Many equity securities generate income through dividends. Companies like Procter & Gamble and Coca-Cola distribute a portion of their earnings back to shareholders. If you’re looking for regular income, dividend-paying stocks can be appealing. You receive cash payments at set intervals, providing a steady stream of revenue while still holding onto your investment. Plus, reinvesting these dividends can further enhance your long-term returns.

By understanding these benefits, you can make informed decisions about incorporating equity securities into your investment strategy.
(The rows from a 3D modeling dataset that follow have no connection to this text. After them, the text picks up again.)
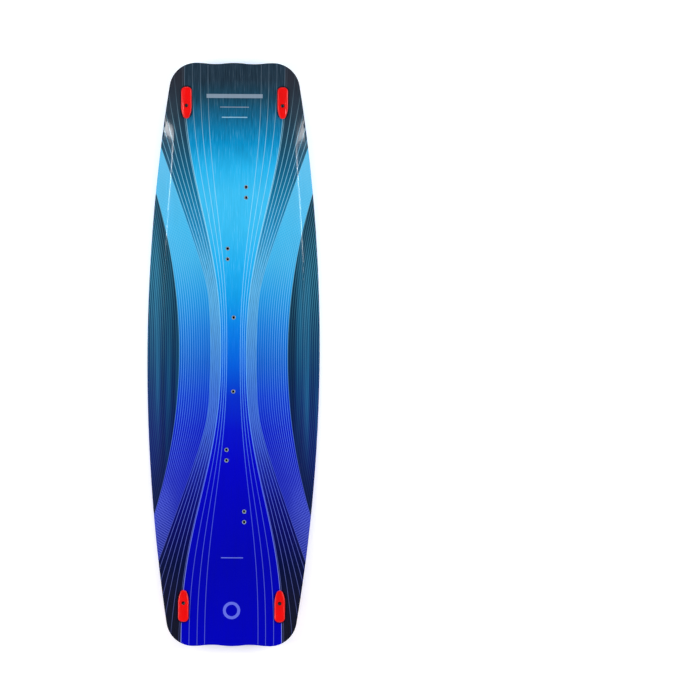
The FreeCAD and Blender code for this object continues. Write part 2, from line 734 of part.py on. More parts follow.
# ---------------------------------------------------------------- checks and files

doc.recompute()
for thing in doc.Objects:
    if "Invalid" in thing.State or "Error" in thing.State:
        raise RuntimeError(f"{thing.Name} failed: {thing.State}")
for feature in PARTS:
    if feature.Shape.isNull() or not feature.Shape.isValid() or not feature.Shape.Solids:
        raise RuntimeError(f"{feature.Label} has no valid shape")

os.makedirs("parts", exist_ok=True)
for feature in PARTS:
    feature.Shape.exportStep(f"parts/{feature.Label}.step")
print(f"{len(PARTS)} sub-parts written")
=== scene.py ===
"""The looks of a twin-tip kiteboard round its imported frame: metres, +Z up, nose at +Y, floor at z = 0.

The board's layers are fine meshes over one plan: an outline of arcs with holes for the inserts and the fin
boxes. Fins, caps, screws and inserts are meshes of their own. Every colour is a procedural material.
"""

import math

import bpy
import numpy as np
from mathutils import Matrix, Vector
from mathutils.geometry import delaunay_2d_cdt


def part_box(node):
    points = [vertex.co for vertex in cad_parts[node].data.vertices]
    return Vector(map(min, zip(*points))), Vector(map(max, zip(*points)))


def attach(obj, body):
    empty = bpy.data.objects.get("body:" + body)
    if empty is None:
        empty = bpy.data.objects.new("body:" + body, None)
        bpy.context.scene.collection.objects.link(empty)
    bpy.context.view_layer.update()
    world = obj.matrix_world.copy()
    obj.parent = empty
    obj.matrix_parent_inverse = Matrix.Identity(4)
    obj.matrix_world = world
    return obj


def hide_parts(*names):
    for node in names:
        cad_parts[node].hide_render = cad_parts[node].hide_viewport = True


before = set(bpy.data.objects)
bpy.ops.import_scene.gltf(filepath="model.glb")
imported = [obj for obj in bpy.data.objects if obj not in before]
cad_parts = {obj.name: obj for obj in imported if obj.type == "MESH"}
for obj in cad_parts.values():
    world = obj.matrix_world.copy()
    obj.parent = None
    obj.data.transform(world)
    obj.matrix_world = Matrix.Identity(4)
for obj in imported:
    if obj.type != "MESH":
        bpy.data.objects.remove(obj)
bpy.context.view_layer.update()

MILLIMETRES = 1000
TAU = 2 * math.pi

# the board's outline, from above
HALF_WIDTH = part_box("topsheet")[1].x
HALF_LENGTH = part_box("topsheet")[1].y
SIDE_ARC = 4.0
CORNER_ARC = 0.064
SCALLOP_ARC = 0.185
RAIL_WIDTH = 0.010

# base and deck, from the side, and the deck's bevel along each rail
FLOOR_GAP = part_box("base_sheet")[0].z
BASE_ARC = 5.69
DECK_ARC = 6.28
MIDDLE_THICKNESS = 0.0105
RAIL_HEIGHT = 0.006
BEVEL_WIDTH = 0.036
BEVEL_BLEND = 0.009

# layers
SHEET = 0.0005
LAMINATE = 0.00045
SKIN = SHEET + LAMINATE
DECK_EDGE_ROUND = 0.0012
BASE_EDGE_ROUND = 0.0006

# inserts: (across, along, apart) of each pair
INSERT_PAIRS = {
    "handle_inserts": (0.0, 0.0, 0.176),
    "nose_inner_pad_inserts": (-0.015, 0.239, 0.025),
    "nose_outer_pad_inserts": (0.028, 0.385, 0.025),
    "tail_inner_pad_inserts": (-0.015, -0.239, 0.025),
    "tail_outer_pad_inserts": (0.028, -0.385, 0.025),
}
INSERT_SITES = {
    pair: [(x, y - apart / 2), (x, y + apart / 2)] for pair, (x, y, apart) in INSERT_PAIRS.items()
}
ALL_SITES = [site for pair in INSERT_SITES.values() for site in pair]
INSERT_RADIUS = 0.005
FLANGE_RADIUS = 0.010
FLANGE_THICKNESS = 0.0015
INSERT_DEPTH = 0.007
INSERT_BORE = 0.0025
INSERT_BORE_DEPTH = 0.006
THREAD_PITCH = 0.0008

# fins, their tangs and boxes, and the caps over them
CORNERS = {"nose_left": (-1, 1), "nose_right": (1, 1), "tail_left": (-1, -1), "tail_right": (1, -1)}
FIN_ACROSS = 0.114
FIN_ALONG = 0.600
FIN_SITES = [(side * FIN_ACROSS, end * FIN_ALONG) for side, end in CORNERS.values()]
FIN_ROOT = (0.126, 0.0095)
FIN_TIP = (0.032, 0.0032)
FIN_TAPER = 1.15
FIN_SWELL = (3.1, 1.95)
TANG = (0.056, 0.0095)
BOX_SLOT = (0.0623, 0.0158)
CAP_ALONG = 0.596
CAP_HALF_WIDTH = 0.0125
CAP_HALF_LENGTH = 0.0375
CAP_CORNER = 0.0105
CAP_FLANK = 0.060
CAP_NARROW = 0.008
CAP_HEIGHT = 0.006
CAP_EDGE_ROUND = 0.0026
CAP_CROWN = 0.0007
GASKET = 0.001
SCREW_OFFSET = 0.0065
SCREW_HOLE = 0.0028
SCREW_RADIUS = 0.00245
SCREW_HEAD = 0.004
SCREW_HEAD_HEIGHT = 0.003
SCREW_SINK = 0.0012
SCREW_BORE = 0.0045
SCREW_REACH = 0.008
HEX_FLAT = 0.002
HEX_DEPTH = 0.0018


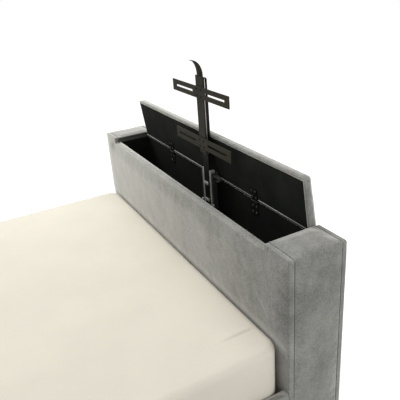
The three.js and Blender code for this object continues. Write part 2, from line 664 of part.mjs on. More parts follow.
// One ring of a rounded rectangle, always with the same count of points.
function ring(halfX, halfY, radius) {
  const points = [];
  const corners = [[1, 1], [-1, 1], [-1, -1], [1, -1]];
  for (const [turn, [sx, sy]] of corners.entries()) {
    for (let i = 0; i <= CORNER_POINTS; i += 1) {
      const angle = (turn + i / CORNER_POINTS) * QUARTER;
      const x = sx * (halfX - radius) + radius * Math.cos(angle);
      const y = sy * (halfY - radius) + radius * Math.sin(angle);
      points.push([x, y]);
    }
    const along = points[points.length - 1];
    const next = turn % 2 === 0 ? [-along[0], along[1]] : [along[0], -along[1]];
    for (let i = 1; i < SIDE_POINTS; i += 1) {
      const share = i / SIDE_POINTS;
      points.push([along[0] + (next[0] - along[0]) * share, along[1] + (next[1] - along[1]) * share]);
    }
  }
  return points;
}

function crown(share) {
  return MATTRESS_CROWN * (1 - share * share);
}

// Rings of the mattress grown by a distance, from the middle of the top down to the lower edge.
function topRings(grow, lowShare) {
  const halfX = MATTRESS_WIDTH / 2 + grow;
  const halfY = MATTRESS_LENGTH / 2 + grow;
  const top = MATTRESS_TOP + grow;
  const rounding = MATTRESS_EDGE + grow;
  const lowRounding = MATTRESS_LOW_EDGE + grow;
  const lowZ = MATTRESS_LOW + MATTRESS_LOW_EDGE;
  const corner = MATTRESS_CORNER + grow;
  const rings = [];
  const push = (inset, z) => {
    rings.push(ring(halfX - inset, halfY - inset, corner - inset).map((p) => [...p, z]));
  };
  const edge = ring(halfX - rounding, halfY - rounding, corner - rounding);
  for (const share of CROWN_SHARES) {
    rings.push(edge.map((p) => [p[0] * share, p[1] * share, top + crown(share)]));
  }
  for (let i = 0; i <= EDGE_STEPS; i += 1) {
    const angle = QUARTER * (1 - i / EDGE_STEPS);
    push(rounding * (1 - Math.cos(angle)), top - rounding * (1 - Math.sin(angle)));
  }
  push(MATTRESS_DRAW_IN, (top - rounding + lowZ) / 2);
  const steps = EDGE_STEPS - 1;
  for (let i = 0; i <= steps; i += 1) {
    const angle = (QUARTER * lowShare * i) / steps;
    push(lowRounding * (1 - Math.cos(angle)), lowZ - lowRounding * Math.sin(angle));
  }
  return rings;
}

// Joins rings into one closed skin, with a middle point at either end.
function skin(rings, firstMiddle, lastMiddle) {
  const count = rings[0].length;
  const points = [firstMiddle, ...rings.flat(), lastMiddle];
  const at = (row, i) => 1 + row * count + (i % count);
  const index = [];
  for (let i = 0; i < count; i += 1) {
    index.push(0, at(0, i), at(0, i + 1));
    index.push(points.length - 1, at(rings.length - 1, i + 1), at(rings.length - 1, i));
    for (let row = 0; row + 1 < rings.length; row += 1) {
      index.push(at(row, i), at(row + 1, i), at(row + 1, i + 1));
      index.push(at(row, i), at(row + 1, i + 1), at(row, i + 1));
    }
  }
  const flat = points.flatMap(([x, y, z]) => [x, y + MATTRESS_Y, z]);
  const geometry = new THREE.BufferGeometry();
  geometry.setAttribute('position', new THREE.BufferAttribute(Float32Array.from(flat), 3));
  geometry.setIndex(index);
  return geometry;
}

function addMattress() {
  const rings = topRings(0, 1);
  const low = rings[rings.length - 1];
  rings.push(low.map(([x, y, z]) => [x / 2, y / 2, z]));
  const geometry = skin(rings, [0, 0, MATTRESS_TOP + crown(0)], [0, 0, MATTRESS_LOW]);
  addGeometry('mattress', geometry, 'ticking');
}

function addSheet() {
  const outer = topRings(SHEET_OUT, HEM_SHARE);
  const inner = topRings(FIT, HEM_SHARE).reverse();
  const top = MATTRESS_TOP + crown(0);
  const geometry = skin([...outer, ...inner], [0, 0, top + SHEET_OUT], [0, 0, top + FIT]);
  addGeometry('fitted_sheet', geometry, 'cotton');
}

addWalls();
addBlocks();
addPanel('panel_inner', IN_Y, PAD_IN_Y);
addPanel('panel_outer', OUT_Y, PAD_OUT_Y);
addFeet();
addLid();
addHinges();
addBase();
addFixedRail();
addClip(addBracket());
addKnob();
addMidFrame();
addMast();
addHorn();
addRearArm();
addCrossbar('crossbar_upper', BAR_UPPER_TOP);
addCrossbar('crossbar_lower', BAR_LOWER_TOP);
addRails();
addSlats();
addBeam();
addHeadboard();
addMattress();
addSheet();

export default group;
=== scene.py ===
"""A bed with a screen lift in its foot end: upholstery, bedding, fittings and stage."""

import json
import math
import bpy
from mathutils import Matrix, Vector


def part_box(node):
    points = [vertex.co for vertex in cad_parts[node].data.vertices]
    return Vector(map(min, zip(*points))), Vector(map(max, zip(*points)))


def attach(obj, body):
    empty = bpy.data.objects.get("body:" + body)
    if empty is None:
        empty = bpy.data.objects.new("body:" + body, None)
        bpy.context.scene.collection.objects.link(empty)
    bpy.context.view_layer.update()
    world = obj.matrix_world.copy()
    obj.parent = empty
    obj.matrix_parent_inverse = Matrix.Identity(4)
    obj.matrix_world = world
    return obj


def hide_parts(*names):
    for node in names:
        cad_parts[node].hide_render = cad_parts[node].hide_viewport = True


bl_info = {
    "name": "Lift bed",
    "version": (1, 0, 0),
    "blender": (4, 5, 0),
    "location": "View3D > Sidebar > Lift bed",
    "description": "Dresses the lift bed with its upholstery, bedding, lift fittings and stage",
    "category": "Object",
}

from functools import partial

import bmesh
import bpy
from mathutils import Matrix, Vector, noise

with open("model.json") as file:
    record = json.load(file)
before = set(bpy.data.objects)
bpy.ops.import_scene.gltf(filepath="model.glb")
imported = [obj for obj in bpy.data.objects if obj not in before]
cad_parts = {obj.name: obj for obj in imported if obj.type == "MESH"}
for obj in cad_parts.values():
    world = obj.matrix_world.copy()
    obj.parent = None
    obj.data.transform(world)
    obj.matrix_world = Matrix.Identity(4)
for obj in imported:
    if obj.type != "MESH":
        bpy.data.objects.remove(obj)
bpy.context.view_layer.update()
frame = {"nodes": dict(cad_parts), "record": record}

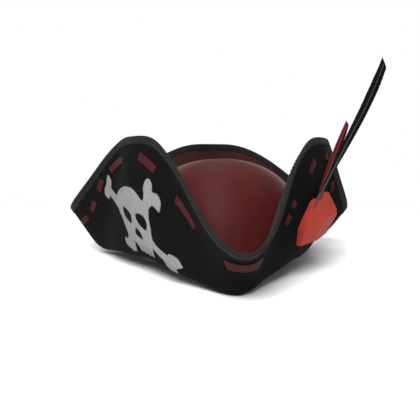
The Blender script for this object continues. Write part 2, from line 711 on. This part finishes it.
# ---- crown -------------------------------------------------------------------------------
CROWN_WALL = 14.0 * MM
DOME_FULLNESS = 2.3
DOME_FLATTENING = 4.0 * MM      # the dome rises by this much less than its radius
COVER_RADII = (97.75 * MM, 96.4 * MM)       # outside and inside, at the base
LINING_RADII = (95.1 * MM, 94.5 * MM)
BAND_DOME = 94.4 * MM           # base radius of the dome that the sweatband follows
BAND_RADIUS = 93.7 * MM         # middle of the sweatband's leather


def dome_point(radius, angle, share):
    """Point on a straight wall with a full dome on it; share 0 to 1 goes from base to top."""
    wall = 0.09
    turn = np.clip((share - wall) / (1 - wall), 0, 1) * np.pi / 2
    out = radius * np.maximum(np.cos(turn), 0) ** (2 / DOME_FULLNESS)
    height = (CROWN_WALL * np.minimum(share / wall, 1)
              + (radius - DOME_FLATTENING) * np.sin(turn) ** (2 / DOME_FULLNESS))
    return np.stack([out * np.cos(angle), out * np.sin(angle), height + 0 * out], -1)


def dome_radius(radius, height):
    """Radius at a height of the dome that starts with the given radius."""
    rise = np.clip((height - CROWN_WALL) / (radius - DOME_FLATTENING), 0, 1)
    return radius * (1 - rise ** DOME_FULLNESS) ** (1 / DOME_FULLNESS)


def dome_sheet(name, outer, inner, relief_out, relief_in, steps=(288, 110)):
    """Closed dome shell; the reliefs are functions of angle and share, in metres."""
    angle = turns(steps[0])[:, None]
    share = np.linspace(0, 1, steps[1])[None, :-1]
    outside = dome_point(outer + relief_out(angle, share), angle, share)
    inside = dome_point(inner + relief_in(angle, share), angle, share)
    rows = np.concatenate([outside, inside[:, ::-1]], axis=1)
    rounds, loop = rows.shape[:2]
    half = loop // 2
    tops = [(0.0, 0.0, CROWN_WALL + radius - DOME_FLATTENING) for radius in (outer, inner)]
    points = np.concatenate([rows.reshape(-1, 3), tops])
    quads = [q for q in grid_faces(rounds, loop, True, True).tolist()
             if {q[0] % loop, q[3] % loop} != {half - 1, half}]
    for i in range(rounds):
        j = (i + 1) % rounds
        quads.append([i * loop + half - 1, j * loop + half - 1, rounds * loop])
        quads.append([j * loop + half, i * loop + half, rounds * loop + 1])
    meridian = (outer * np.pi / 2 + CROWN_WALL) * np.concatenate([share[0], share[0, ::-1]])
    uvs = uv_pairs(angle * outer, meridian[None, :])
    top = [0.0, meridian.max()]
    return solid(name, points, quads, np.concatenate([uvs, [top, top]]))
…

Risks Associated with Equity Securities

Investing in equity securities carries various risks that can impact your investment returns. Understanding these risks helps you make informed decisions.

Market Volatility

Market volatility refers to the fluctuations in stock prices. These price changes can occur due to economic conditions, investor sentiment, or geopolitical events. High volatility may lead to significant losses. For example, during a financial crisis, stock prices can plummet rapidly. You might experience swings of 20% or more within days, affecting your portfolio’s value significantly.

Company-Specific Risks

Company-specific risks involve factors unique to an individual company that can affect its performance. These risks include poor management decisions, product recalls, or regulatory issues. If a company’s earnings fall short of expectations, its stock price might drop sharply. Additionally, scandals involving executives can erode investor confidence and lead to declines in share prices. To mitigate this risk, diversifying your investments across multiple companies is crucial.